=== Data provided ===

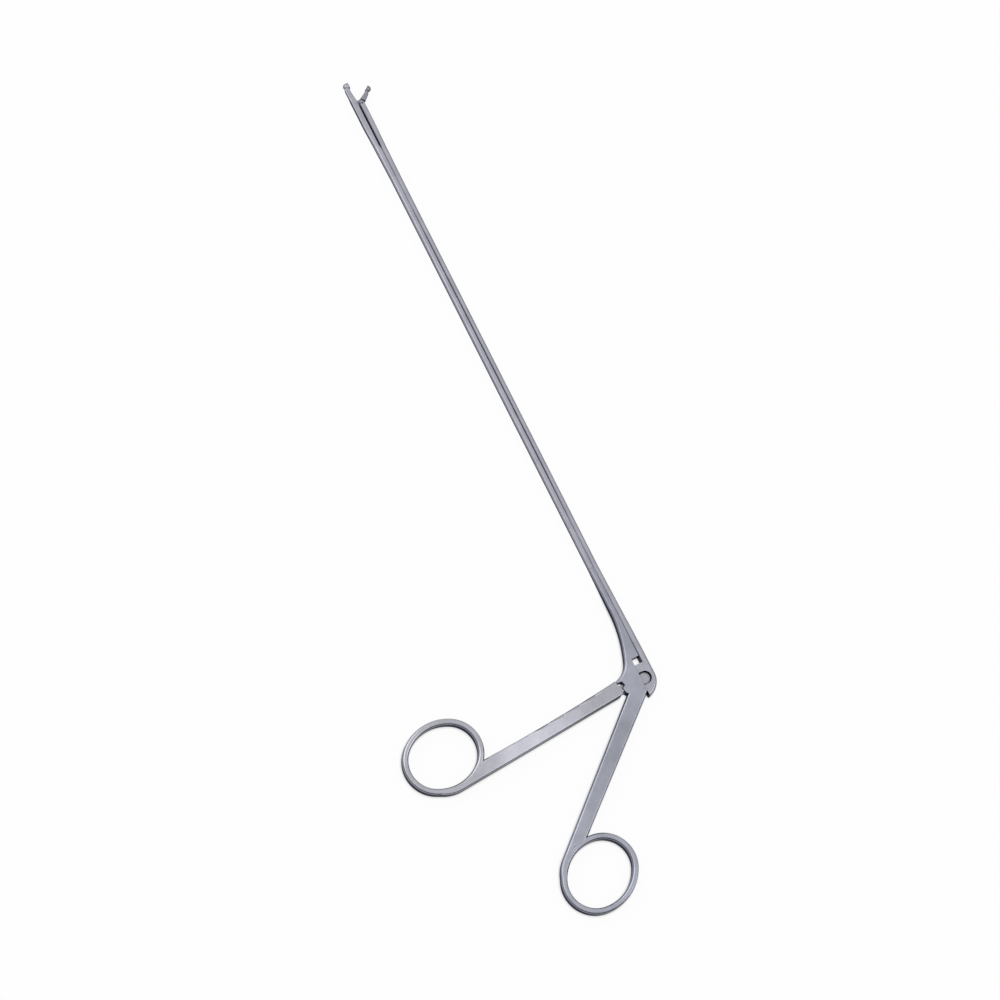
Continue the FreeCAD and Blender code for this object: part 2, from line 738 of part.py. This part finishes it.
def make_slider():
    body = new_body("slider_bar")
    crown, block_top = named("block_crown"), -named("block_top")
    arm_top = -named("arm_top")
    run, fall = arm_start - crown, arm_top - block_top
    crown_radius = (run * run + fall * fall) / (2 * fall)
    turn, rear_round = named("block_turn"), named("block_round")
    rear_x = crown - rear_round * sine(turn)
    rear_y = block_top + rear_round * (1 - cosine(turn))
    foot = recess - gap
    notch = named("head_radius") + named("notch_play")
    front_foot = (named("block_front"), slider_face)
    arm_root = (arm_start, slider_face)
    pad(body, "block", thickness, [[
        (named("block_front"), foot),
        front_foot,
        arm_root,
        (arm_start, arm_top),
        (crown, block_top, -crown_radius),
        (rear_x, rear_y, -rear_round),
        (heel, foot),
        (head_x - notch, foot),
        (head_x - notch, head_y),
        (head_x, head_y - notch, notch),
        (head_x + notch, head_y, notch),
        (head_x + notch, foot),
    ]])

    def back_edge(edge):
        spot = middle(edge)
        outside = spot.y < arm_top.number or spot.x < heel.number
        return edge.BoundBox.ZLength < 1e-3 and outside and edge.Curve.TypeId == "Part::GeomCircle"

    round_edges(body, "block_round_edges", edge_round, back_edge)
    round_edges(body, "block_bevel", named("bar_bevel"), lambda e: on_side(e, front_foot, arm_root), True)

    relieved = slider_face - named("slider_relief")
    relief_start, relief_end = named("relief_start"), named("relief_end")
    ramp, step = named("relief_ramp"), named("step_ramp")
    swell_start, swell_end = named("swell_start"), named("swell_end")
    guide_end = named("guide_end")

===

**Challenge**. The lines above should be duplicated exactly.

**Solution below**.
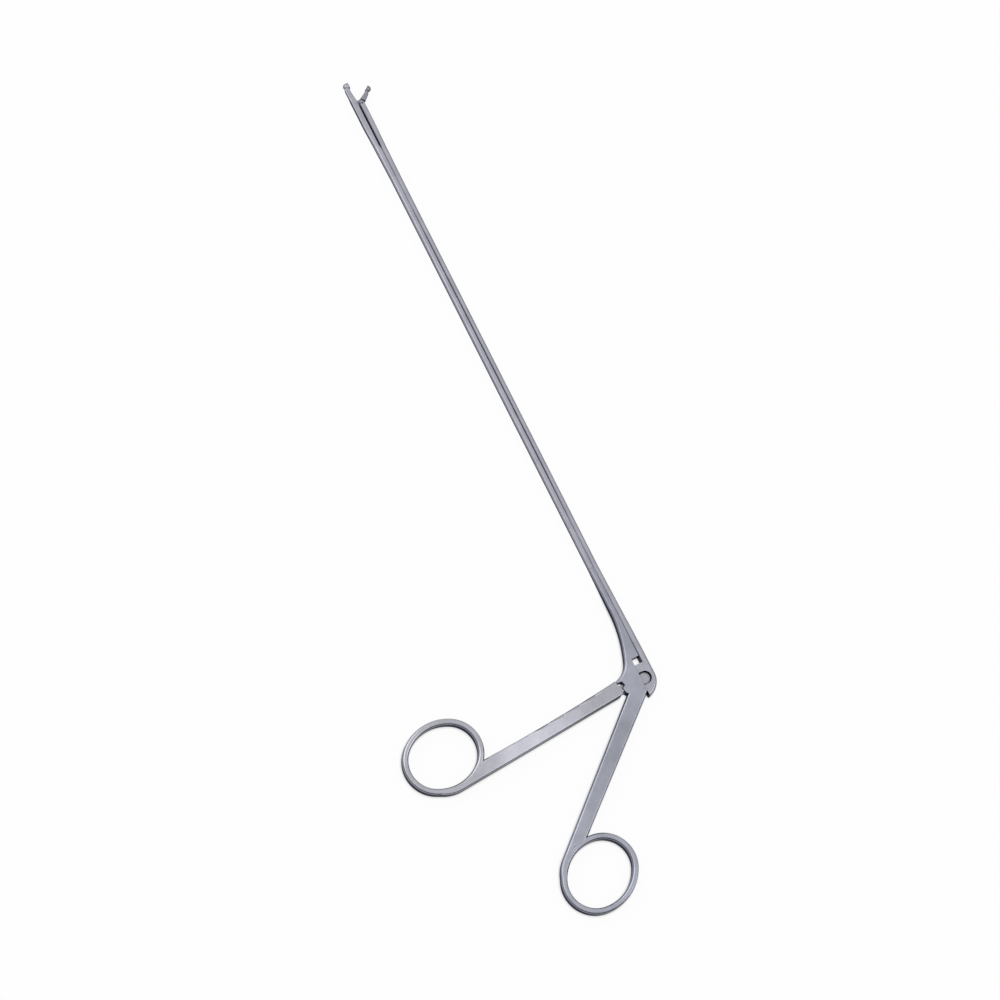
Continue the FreeCAD and Blender code for this object: part 2, from line 738 of part.py. This part finishes it.
def make_slider():
    body = new_body("slider_bar")
    crown, block_top = named("block_crown"), -named("block_top")
    arm_top = -named("arm_top")
    run, fall = arm_start - crown, arm_top - block_top
    crown_radius = (run * run + fall * fall) / (2 * fall)
    turn, rear_round = named("block_turn"), named("block_round")
    rear_x = crown - rear_round * sine(turn)
    rear_y = block_top + rear_round * (1 - cosine(turn))
    foot = recess - gap
    notch = named("head_radius") + named("notch_play")
    front_foot = (named("block_front"), slider_face)
    arm_root = (arm_start, slider_face)
    pad(body, "block", thickness, [[
        (named("block_front"), foot),
        front_foot,
        arm_root,
        (arm_start, arm_top),
        (crown, block_top, -crown_radius),
        (rear_x, rear_y, -rear_round),
        (heel, foot),
        (head_x - notch, foot),
        (head_x - notch, head_y),
        (head_x, head_y - notch, notch),
        (head_x + notch, head_y, notch),
        (head_x + notch, foot),
    ]])

    def back_edge(edge):
        spot = middle(edge)
        outside = spot.y < arm_top.number or spot.x < heel.number
        return edge.BoundBox.ZLength < 1e-3 and outside and edge.Curve.TypeId == "Part::GeomCircle"

    round_edges(body, "block_round_edges", edge_round, back_edge)
    round_edges(body, "block_bevel", named("bar_bevel"), lambda e: on_side(e, front_foot, arm_root), True)

    relieved = slider_face - named("slider_relief")
    relief_start, relief_end = named("relief_start"), named("relief_end")
    ramp, step = named("relief_ramp"), named("step_ramp")
    swell_start, swell_end = named("swell_start"), named("swell_end")
    guide_end = named("guide_end")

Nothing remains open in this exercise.